6 Things You Should Know About the Inari Fox in Japanese Folklore

 

6 Things You Should Know About the Inari Fox in Japanese Folklore

by Anna Jamieson | ART

© Kansetsu Hashimoto, Summer Evening, 1941, Adachi Museum of Art

Common in Japanese folklore, if you’ve been to Japan, chances are you’ll have seen representations of foxes or kitsune. The most well known example is perhaps the striking statues guarding the many Inari shrines. Throughout the world, foxes have reputations for many different things; but in Japan, they have important mythical status, oscillating between a symbol of cunning, and a powerful possessor of great intelligence and good fortune. In mythic culture, both of these symbols had the ability to shape shift into human form. In part due to the close relationship between foxes and humans, they are often portrayed as faithful friends, lovers or loyal companions. 

With this in mind, we’ve curated an mini exhibition of six of the most wonderful Kitsune manifestations, including an ukiyo-e print, an nihonga painting, an netsuke and an inro. So read on to learn more about the mysterious kitsune and their place within Japanese art — and let us know your thoughts in the comments below!

1. Inari Fox

© Nandin Yuan, Inari Fox

If you’ve ever visited a Shinto shrine, you will probably have come across this sight. These types of foxes are portrayed as celestial creatures, associated with the Shinto deity Inari, and known as zenko, or good foxes. Shrine visitors leave offerings for the kitsune, who are often viewed as Inari’s messengers. At other times the deity itself is portrayed a kitsune.

This stunning image is from photographer Nandin Yuan. You can check out his work at Studio Bridge.

 

2. The Fox’s Wedding

Inro with Fox's Wedding, late 18th Century, Met Museum

An inro is a hardcase pouch that was hung from the belt of a pocketless kimono. They were often elaborately decorated. On this piece, we see a cluster of kitsune in semi-human form, celebrating a wedding. Wearing human clothes, they still resemble foxes, referencing both their magical ability to shape shift, and their closeness to humans.

This inro dates back to the Edo era, evidencing the rich tradition of kitsune within artistic iconography. The kitsune are again linked to the shrine in the background. Note the fox whose tail is being revealed; the kitsune’s tail had real symbolic significance, and often foxes had difficulty hiding these when in human form. They were sometimes shown as having more than one tail — the more they had, the older and wiser they were.

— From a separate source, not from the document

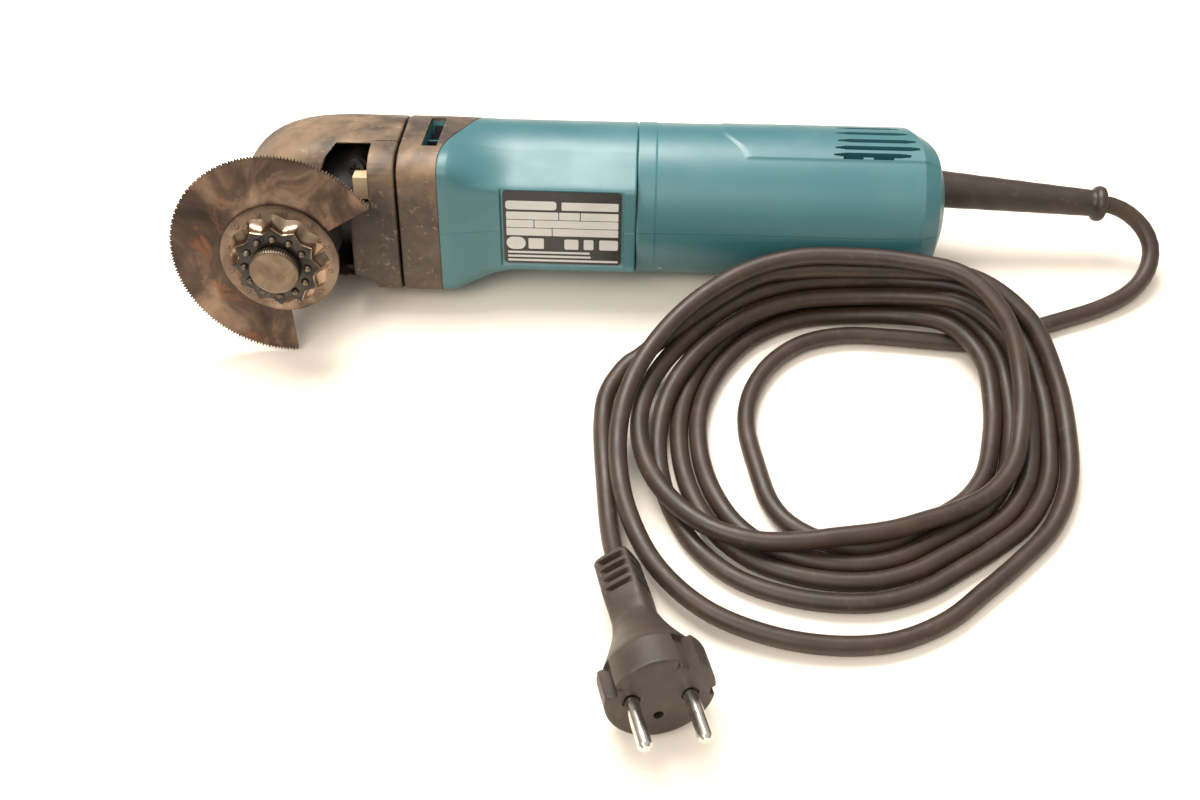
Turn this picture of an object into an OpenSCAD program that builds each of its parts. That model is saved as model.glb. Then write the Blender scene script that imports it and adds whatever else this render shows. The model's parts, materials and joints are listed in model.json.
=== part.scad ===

The fox isn't the only animal the crops up a lot in Japanese art. Check out these 10 Great Cat Paintings!

 

3. The Crafty Fox

Fox and Tanuki Netsuke by Sukenaga, early 19th Century, V&A Museum

This early nineteenth-century netsuke (a traditional Japanese ornament carved from wood, often used to suspend items from the sash of a kimono), shows the kitsune in a sculptural form, and alluding to the more mysterious and sly connotations that foxes often embody in Western culture. Concealed in layers of drapery, these items show how the kitsune also were used as icons within material culture, as well as two dimensional pieces.

4. The Folklore of the Japanese Fox

 © Christopher Kincaid, Come and Sleep: The Folklore of the Japanese Fox

© Christopher Kincaid, Come and Sleep: The Folklore of the Japanese Fox

 Want to learn more about the wonderful mythic capacity of the Japanese Fox? We recommend Christopher Kincaid’s Come and Sleep: The Folklore of the Japanese Fox which brilliantly highlights the paradoxical nature of these twin functions of the fox, focusing on fairy tales and images of the enigmatic kitsune. You can get your copy at Amazon.

5. Kitsune in Painting

© Kansetsu Hashimoto, Summer Evening, 1941, Adachi Museum of Art

This beautiful image of a white fox combines iconography of fresh flowers and foliage, creating a sense of a balmy, humid evening, as the painting is bathed in a hazy mist. Its creator, Kanetsu Hashimoto, was well known for his elegant paintings of Japanese wildlife. In Hashimoto’s calming nihonga-style painting, the kitsune loses some of its religious symbolism, and rather is celebrated for its animal form.

If you're not familar with nihonga art, you should defintely take a look at our Concise Guide to get to know some of this incredible art.

 

6. Kitsune in Print

The Fox Demon, Woodblock Print by Gekko Ogata, 1893

Here, the fox shifts to yet another shape; the fox demon. As the kitsune tumbles across the top of the painting, we get a real sense of the multifarious shapes, and the subsequent opportunities for all the various artistic representations that these icons allowed. The soaring creature evokes a darker, more mysterious understanding of the kitsune, as a figure that could haunt dreams and provoke fear in the viewer.